Jacco - So for example, what we observed is that the tumour cells that arrive, not every tumour cell is growing out, but what we observed at the ones that grew out, they leave the blood vessels and they migrate a little bit and then they start to grow. What you would expect is that if a tumour cell starts to grow, you expect a little bowl of cells that is growing and growing, and growing. But surprisingly, what we observed is that the cells that start to appear after a few rounds of multiplications is that the cells do not stick together. They don't form a very dense little bowl, but they more form a larger bowl where the cell density is very low. And then slowly over time, this tumour condenses slowly and if you then visualise over time, then you see the behaviours of the tumour cells in the different stages, in the early stages where the cells are not really connected to each other, they're very motile. We found that if you block this motility, that this really blocks the growth of this tumour into a bigger tumour.

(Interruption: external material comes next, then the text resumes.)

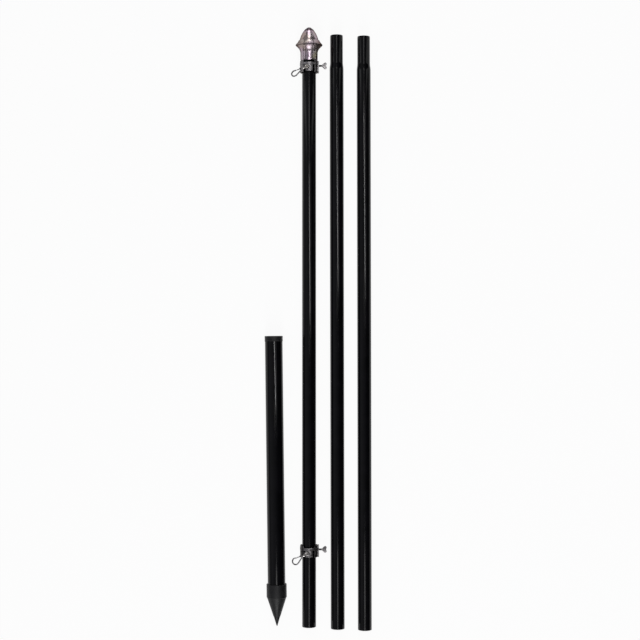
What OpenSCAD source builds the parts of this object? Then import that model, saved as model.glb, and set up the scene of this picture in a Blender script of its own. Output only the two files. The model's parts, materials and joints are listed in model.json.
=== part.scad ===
// Sectional flagpole for the ground, taken apart and laid flat beside one another:
// ground sleeve, top section with finial and two flag rings, middle section, lower section.
// Millimetres. +Z is up, +Y runs towards the finial, the floor is at z = 0.
// The origin is on the floor under the middle of the whole layout.

/* [Pole sections] */
// Outside diameter of the three tubes
pole_d = 25.4; // [24:0.1:27]
// Wall thickness of the three tubes
pole_wall = 0.9; // [0.7:0.05:1.2]
// Length of the middle and lower sections, neck and shoulder included
section_len = 1082; // [700:1:1500]
// Length of the top section
top_len = 1050; // [700:1:1500]
// Length of the reduced neck that slides into the next section up
neck_len = 52; // [30:1:80]
// Length of the cone between the tube and its neck
shoulder_len = 7; // [4:0.5:12]
// Radial play of a neck inside the next tube
neck_play = 0.2; // [0.1:0.05:0.4]

/* [Ground sleeve] */
// Length over everything, mouth to tip
sleeve_len = 528; // [400:1:700]
// Wall thickness of the sleeve's tube
sleeve_wall = 1.2; // [0.8:0.05:1.8]
// How far the lip at the mouth stands proud of the tube
lip_proud = 0.4; // [0.2:0.05:1]
// Length of the lip that shows
lip_len = 9.8; // [6:0.1:15]
// Length of the bushing inside the tube
bushing_len = 25; // [15:1:40]
// Wall thickness of the bushing inside the tube
bushing_wall = 1.75; // [1.2:0.05:3]
// Radial play of the pole in the bushing
bushing_play = 0.4; // [0.2:0.05:0.45]
// Wall thickness of the driving point's collar round the tube
collar_wall = 2.2; // [1.6:0.1:3.5]
// Length of the collar
collar_len = 24.6; // [18:0.2:35]
// Length of the cone below the collar, nib included
cone_len = 52.2; // [40:0.2:80]
// Length of the nib at the very tip
nib_len = 17.7; // [10:0.1:25]
// Depth that the tube is seated in the collar
seat_depth = 20; // [12:1:24]

/* [Finial] */
// Wall thickness of the socket
socket_wall = 2.85; // [2:0.05:4]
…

Kat - So the key is actually the movement, not just the division or multiplication of the cells.
Jacco - Well, we actually observed that these two things are connected. So, if you are able to use drugs that block this movement of these cells, you also block the growth of these cells. And we use drugs that, if we look through cell cultures, if we use this drug you can see that it stops. They still proliferate. If we now look in vivo, inside the mouse and we see at these very early stages and use the same drug, you can see that the cells stop moving, but they also stop proliferating, so it stop growing.
Kat - What do you think these experiments could tell us about how cancer may be spreading in humans? Do you have hope that these same drugs or developing these chemicals you're testing into drugs, could potentially stop cancer spreading in humans?
Jacco - Well, I think the most important thing is that this is fundamental research, right? So, we have many questions that we just would like to answer. So how is a tumour cell growing to metastases? Our research is just proof of principle, and we see now something new and whether it is holds true in humans, we have to do much more research of course [to find out]. We did just one type of cancer. If you would really want to know what will help in the clinic, you have to find out whether this holds true in many types of cancer. But of course, with this technique and now, our new technology, we have now the ability to really search for drugs that can block potential new drug targets that we could never really look or investigate before.
Kat - And finally, how did it feel when you actually got this to work?
Jacco - That was really amazing. You just think about it all the time. You really think about static images, so you think that that's a tumour cell and they're just growing, but you have no idea what's going on there. And when I saw that for the first time, that you really see it moving, that you really can see how it's growing, of course, it was very exciting, but kind of terrifying as well because you realise that the mechanism that you see is causing the death of many people. So, scientifically, I was very excited, but as just a human being, it was kind of terrifying as well.